# START OF Available data

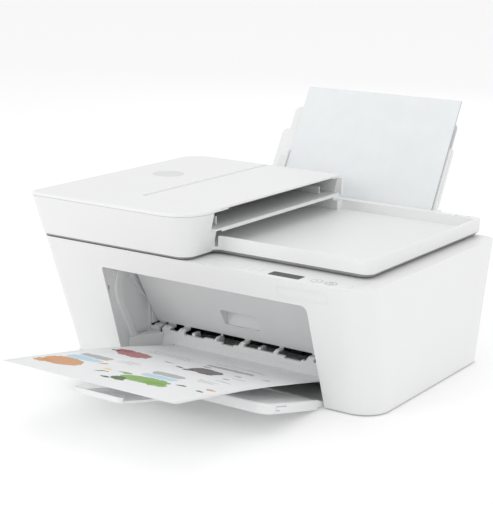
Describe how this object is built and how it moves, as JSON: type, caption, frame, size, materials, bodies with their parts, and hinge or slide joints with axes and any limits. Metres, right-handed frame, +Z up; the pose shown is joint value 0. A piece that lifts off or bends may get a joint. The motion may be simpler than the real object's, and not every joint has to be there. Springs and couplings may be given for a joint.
{
  "type": "inkjet printer",
  "caption": "All-in-one inkjet printer with a document feeder lid, a rear input tray holding paper and a lowered output tray with a printed page",
  "frame": {"origin": "middle of the whole object's footprint, on the desk", "axes": "+X to the right seen from the front, +Y from the front to the rear, +Z up"},
  "size_m": [0.428, 0.5812, 0.292],
  "materials": {
    "white_shell": "satin moulded white",
    "panel_white": "fine satin white",
    "bay_grey": "light grey, matt",
    "tray_grey": "pale grey, matt",
    "grey_plastic": "mid grey, matt",
    "dark_plastic": "dark grey, matt",
    "cartridge_black": "black, half gloss",
    "display_black": "smoked window",
    "feet_rubber": "soft grey rubber",
    "roller_rubber": "ground rubber",
    "belt_rubber": "belt rubber",
    "steel": "plain steel",
    "zinc_steel": "zinc plated sheet",
    "bright_rod": "ground and polished",
    "brass": "turned brass",
    "clear_film": "clear film",
    "scan_glass": "clear float glass",
    "pad_foam": "white film on foam",
    "board_green": "circuit board",
    "plain_paper": "uncoated white",
    "printed_paper": "uncoated white with a colour print"
  },
  "bodies": {
    "base": {"base_shell": "white_shell", "bottom_pan": "grey_plastic", "rubber_feet": "feet_rubber", "case_screws": "steel", "control_panel": "panel_white", "display_window": "display_black", "bay_liner": "bay_grey", "exit_guide": "bay_grey", "platen": "dark_plastic", "roller_frames": "dark_plastic", "drive_belts": "belt_rubber", "drive_motors": "steel", "side_frames": "dark_plastic", "chassis_rail": "zinc_steel", "guide_rods": "bright_rod", "encoder_strip": "clear_film", "service_station": "dark_plastic", "paper_chute": "grey_plastic", "power_supply": "dark_plastic", "rear_sockets": "dark_plastic", "circuit_boards": "board_green", "scanner_tub": "dark_plastic", "scanner_glass": "scan_glass", "hinge_brackets": "white_shell"},
    "lid": {"lid_body": "white_shell", "backing_pad": "pad_foam", "lid_hinge_pins": "steel", "feeder_floor": "tray_grey", "feeder_motor": "steel"},
    "feeder_cover": {"feeder_cover": "white_shell"},
    "feeder_flap": {"feeder_flap": "white_shell"},
    "feeder_guide_front": {"feeder_guide_front": "tray_grey"},
    "feeder_guide_rear": {"feeder_guide_rear": "tray_grey"},
    "feeder_drum": {"feeder_drum": "roller_rubber"},
    "feeder_pick_roller": {"feeder_pick_roller": "roller_rubber"},
    "feeder_exit_roller": {"feeder_exit_roller": "roller_rubber"},
    "cartridge_door": {"cartridge_door": "bay_grey"},
    "output_tray": {"output_tray": "tray_grey", "printed_sheet": "printed_paper"},
    "tray_extender": {"tray_extender": "tray_grey"},
    "cancel_button": {"cancel_button": "panel_white"},
    "power_button": {"power_button": "panel_white"},
    "carriage": {"carriage": "dark_plastic", "colour_cartridge": "cartridge_black", "black_cartridge": "cartridge_black"},
    "colour_latch": {"colour_latch": "tray_grey"},
    "black_latch": {"black_latch": "tray_grey"},
    "carriage_motor_pulley": {"carriage_motor_pulley": "brass"},
    "idler_pulley": {"idler_pulley": "dark_plastic"},
    "feed_roller": {"feed_roller": "roller_rubber"},
    "eject_roller": {"eject_roller": "roller_rubber"},
    "pinch_rollers": {"pinch_rollers": "dark_plastic"},
    "star_wheels": {"star_wheels": "steel"},
    "feed_motor_pulley": {"feed_motor_pulley": "brass"},
    "pick_roller": {"pick_roller": "roller_rubber"},
    "scan_head": {"scan_head": "dark_plastic"},
    "paper_stack": {"paper_stack": "plain_paper"},
    "input_tray": {"input_tray": "white_shell"},
    "input_tray_extension": {"input_tray_extension": "white_shell"},
    "paper_width_guide": {"paper_width_guide": "tray_grey"}
  },
  "joints": [
    {"name": "lid_lift", "type": "hinge", "parent": "base", "child": "lid", "pos_m": [0.003, 0.21192, 0.1655], "axis": [-1, 0, 0], "range_deg": [0, 45]},
    {"name": "feeder_cover_lift", "type": "hinge", "parent": "lid", "child": "feeder_cover", "pos_m": [-0.214, 0.04942, 0.197], "axis": [0, 1, 0], "range_deg": [-78, 0]},
    {"name": "feeder_flap_turn", "type": "hinge", "parent": "feeder_cover", "child": "feeder_flap", "pos_m": [0.0095, 0.06942, 0.2003], "axis": [0, 1, 0], "range_deg": [0, 172]},
    {"name": "feeder_guide_front_slide", "type": "slide", "parent": "lid", "child": "feeder_guide_front", "axis": [0, 1, 0], "range_m": [0, 0.06]},
    {"name": "feeder_guide_rear_slide", "type": "slide", "parent": "lid", "child": "feeder_guide_rear", "axis": [0, 1, 0], "range_m": [-0.06, 0]},
    {"name": "feeder_drum_spin", "type": "hinge", "parent": "lid", "child": "feeder_drum", "pos_m": [-0.169, 0.06442, 0.174], "axis": [0, 1, 0], "continuous": true},
    {"name": "feeder_pick_spin", "type": "hinge", "parent": "lid", "child": "feeder_pick_roller", "pos_m": [-0.101, 0.06442, 0.1876], "axis": [0, 1, 0], "continuous": true},
    {"name": "feeder_exit_spin", "type": "hinge", "parent": "lid", "child": "feeder_exit_roller", "pos_m": [-0.067, 0.06442, 0.1636], "axis": [0, 1, 0], "continuous": true},
    {"name": "cartridge_door_lift", "type": "hinge", "parent": "base", "child": "cartridge_door", "pos_m": [0.003, -0.02858, 0.106], "axis": [-1, 0, 0], "range_deg": [0, 75]},
    {"name": "output_tray_fold", "type": "hinge", "parent": "base", "child": "output_tray", "pos_m": [0.003, -0.04858, 0.0035], "axis": [1, 0, 0], "range_deg": [-45, 0]},
    {"name": "tray_extender_slide", "type": "slide", "parent": "output_tray", "child": "tray_extender", "axis": [0, -0.9724, 0.2334], "range_m": [-0.076, 0]},
    {"name": "cancel_button_press", "type": "slide", "parent": "base", "child": "cancel_button", "axis": [0, 0, 1], "range_m": [-0.0006, 0], "stiffness_N_per_m": 400, "springref_m": 0.0006},
    {"name": "power_button_press", "type": "slide", "parent": "base", "child": "power_button", "axis": [0, 0, 1], "range_m": [-0.0006, 0], "stiffness_N_per_m": 400, "springref_m": 0.0006},
    {"name": "carriage_slide", "type": "slide", "parent": "base", "child": "carriage", "axis": [1, 0, 0], "range_m": [-0.268, 0]},
    {"name": "colour_latch_lift", "type": "hinge", "parent": "carriage", "child": "colour_latch", "pos_m": [0.163, 0.01542, 0.085], "axis": [1, 0, 0], "range_deg": [0, 60]},
    {"name": "black_latch_lift", "type": "hinge", "parent": "carriage", "child": "black_latch", "pos_m": [0.186, 0.01542, 0.085], "axis": [1, 0, 0], "range_deg": [0, 60]},
    {"name": "carriage_motor_spin", "type": "hinge", "parent": "base", "child": "carriage_motor_pulley", "pos_m": [0.193, 0.07242, 0.058], "axis": [0, 1, 0], "range_deg": [-3072.1, 3072.1]},
    {"name": "idler_spin", "type": "hinge", "parent": "base", "child": "idler_pulley", "pos_m": [-0.109, 0.07242, 0.058], "axis": [0, 1, 0], "range_deg": [-3072.1, 3072.1]},
    {"name": "feed_roller_spin", "type": "hinge", "parent": "base", "child": "feed_roller", "pos_m": [0.003, 0.05742, 0.0084], "axis": [1, 0, 0], "continuous": true},
    {"name": "eject_roller_spin", "type": "hinge", "parent": "base", "child": "eject_roller", "pos_m": [0.003, 0.01142, 0.0084], "axis": [1, 0, 0], "continuous": true},
    {"name": "pinch_roller_spin", "type": "hinge", "parent": "base", "child": "pinch_rollers", "pos_m": [0.003, 0.05742, 0.018], "axis": [1, 0, 0], "continuous": true},
    {"name": "star_wheel_spin", "type": "hinge", "parent": "base", "child": "star_wheels", "pos_m": [0.003, 0.01142, 0.0181], "axis": [1, 0, 0], "continuous": true},
    {"name": "feed_motor_spin", "type": "hinge", "parent": "base", "child": "feed_motor_pulley", "pos_m": [-0.137, 0.10442, 0.026], "axis": [1, 0, 0], "continuous": true},
    {"name": "pick_roller_spin", "type": "hinge", "parent": "base", "child": "pick_roller", "pos_m": [0.003, 0.15732, 0.08], "axis": [1, 0, 0], "continuous": true},
    {"name": "scan_head_slide", "type": "slide", "parent": "base", "child": "scan_head", "axis": [1, 0, 0], "range_m": [0, 0.3]},
    {"name": "paper_stack_lift", "type": "slide", "parent": "base", "child": "paper_stack", "axis": [0, 0.4833, 0.8755], "range_m": [0, 0.08]},
    {"name": "input_tray_fold", "type": "hinge", "parent": "base", "child": "input_tray", "pos_m": [0.003, 0.22322, 0.16477], "axis": [-1, 0, 0], "range_deg": [0, 130]},
    {"name": "input_tray_extension_slide", "type": "slide", "parent": "input_tray", "child": "input_tray_extension", "axis": [0, 0.4833, 0.8755], "range_m": [-0.033, 0]},
    {"name": "paper_width_guide_slide", "type": "slide", "parent": "input_tray", "child": "paper_width_guide", "axis": [1, 0, 0], "range_m": [-0.004, 0]}
  ],
  "couplings": [
    {"joint": "feeder_guide_rear_slide", "follows": "feeder_guide_front_slide", "ratio": -1},
    {"joint": "feeder_pick_spin", "follows": "feeder_drum_spin", "ratio": 1.5714},
    {"joint": "feeder_exit_spin", "follows": "feeder_drum_spin", "ratio": -2.2},
    {"joint": "carriage_motor_spin", "follows": "carriage_slide", "rad_per_m": -200},
    {"joint": "idler_spin", "follows": "carriage_slide", "rad_per_m": -200},
    {"joint": "eject_roller_spin", "follows": "feed_roller_spin", "ratio": 1},
    {"joint": "feed_motor_spin", "follows": "feed_roller_spin", "ratio": 1},
    {"joint": "pinch_roller_spin", "follows": "feed_roller_spin", "ratio": -0.84},
    {"joint": "star_wheel_spin", "follows": "feed_roller_spin", "ratio": -0.84}
  ]
}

# END OF Available data

**Challenge**
Locate all lines holding the word "bodies", then copy them out.

**Answer to this exercise**
Describe how this object is built and how it moves, as JSON: type, caption, frame, size, materials, bodies with their parts, and hinge or slide joints with axes and any limits. Metres, right-handed frame, +Z up; the pose shown is joint value 0. A piece that lifts off or bends may get a joint. The motion may be simpler than the real object's, and not every joint has to be there. Springs and couplings may be given for a joint.
  "bodies": {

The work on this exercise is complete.